François SAINT-BONNET
Professeur de droit à l’université Paris 2, spécialiste des questions de liberté et de sécurité
La notion de fichier peut être la meilleure comme la pire des choses
\\ Si le fichier permet d’identifier des personnes dans le cadre d’un don d’organe, il peut aussi marquer quelqu’un au fer rouge. Le fichage a une logique de prévention des risques et, a priori, une personne fichée ne court aucun risque, même en cas de poursuite. Néanmoins, on peut se demander quelles convictions politiques feront l’objet d’une attention particulière dans certains fichiers. La conception libérale du droit veut qu’on ne juge pas les gens pour ce qu’ils sont mais pour ce qu’ils font. Or, les fichiers introduits ou élargis en janvier 2021 ne se contentent pas d’une infraction commise, comme le veut la logique du casier judiciaire.

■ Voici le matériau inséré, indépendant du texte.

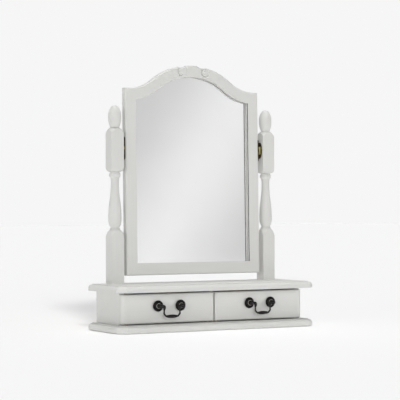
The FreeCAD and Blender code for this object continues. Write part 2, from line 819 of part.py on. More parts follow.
# The swivel pins lie on the axis, so one hole set serves the upright posts and the leaning frame.
pin_length = "(2 * pin_depth + swivel_gap)"
pin_bores = {}
for side, sign in SIDES.items():
    aim = "-x" if sign == "" else "+x"
    pin_bores[side] = {
        where: rod(
            f"pin_bore_{where}_{side}", aim, (f"{sign}({MIRROR_HALF} + swivel_gap + pin_depth)", y, z),
            f"({pin_length} + tip_gap)", f"(pin_radius + {play})",
        )
        for where, y, z, play in (("post", POST_Y, PIVOT_Z, "fit_clear"), ("frame", "0", "0", "pin_play"))
    }

for side, sign in SIDES.items():
    holes = group(
        f"stile_holes_{side}",
        [frame_dowel_holes, clip_screw_holes, frame_plate_holes[side], pin_bores[side]["frame"]],
    )
    stile = frame_stile(f"stile_blank_{side}", sign)
    node(swing(cut(f"stile_{side}", stile, holes)), f"frame_stile_{side}")
rail_holes = group("rail_holes", [frame_dowel_holes, clip_screw_holes])
node(swing(cut("bottom_rail", bottom_rail("bottom_rail_blank"), rail_holes)), "frame_bottom_rail")
crest_at_scallop = f"({CREST_CENTRE} + sqrt({CREST_RADIUS} ^ 2 - scallop_offset ^ 2))"
scallop_level = f"({crest_at_scallop} + scallop_radius - scallop_depth)"
scallops = group("scallops", [
    rod(f"scallop_{side}", "+y", (f"{sign}scallop_offset", f"-{FRAME_THICK}", scallop_level),
        f"(2 * {FRAME_THICK})", "scallop_radius")
    for side, sign in SIDES.items()
])
top_rail_tools = group("top_rail_tools", [rail_holes, scallops])
node(swing(cut("top_rail", top_rail("top_rail_blank"), top_rail_tools)), "frame_top_rail")
node(swing(frame_dowels), "frame_dowels")
node(swing(glazing("glass", REBATE_LIFT, "glass_thick")), "mirror_glass")
node(swing(glazing("backing", f"({REBATE_LIFT} - glass_thick)", "backing_thick")), "mirror_backing")
clips = group("clips", [clip(turn, spot) for turn, spot in enumerate(clip_spots)])
node(swing(cut("drilled_clips", clips, clip_screw_holes)), "backing_clips")
node(swing(clip_screws), "clip_screws")


# -------------------------------------------------------------------------- swivel fittings

def boss(name, aim, spot):
    """The round boss in the middle of a swivel plate."""
    return rod(name, aim, spot, "(plate_thick + plate_boss_height)", "plate_boss_radius")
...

Ils prennent en compte les orientations philosophiques ou religieuses. Une personne aux idées extrêmes mais respectueuse des lois mérite-t-elle d’être fichée ? En présupposant que des convictions rendent un individu susceptible de passer à l’acte, on franchit le Rubicon. Toutefois, la
Cnil veille à ce que ces informations ne soient pas accessibles à n’importe qui. À travers ces fichiers, l’état dit vouloir prévenir les risques. Or, on ne fera jamais disparaître totalement la criminalité. Dans un État qui se dit garant des libertés, miser tout sur une politique sécuritaire ne les garantit plus. Qui plus est, il faut accepter l’idée que le risque zéro n’existe pas.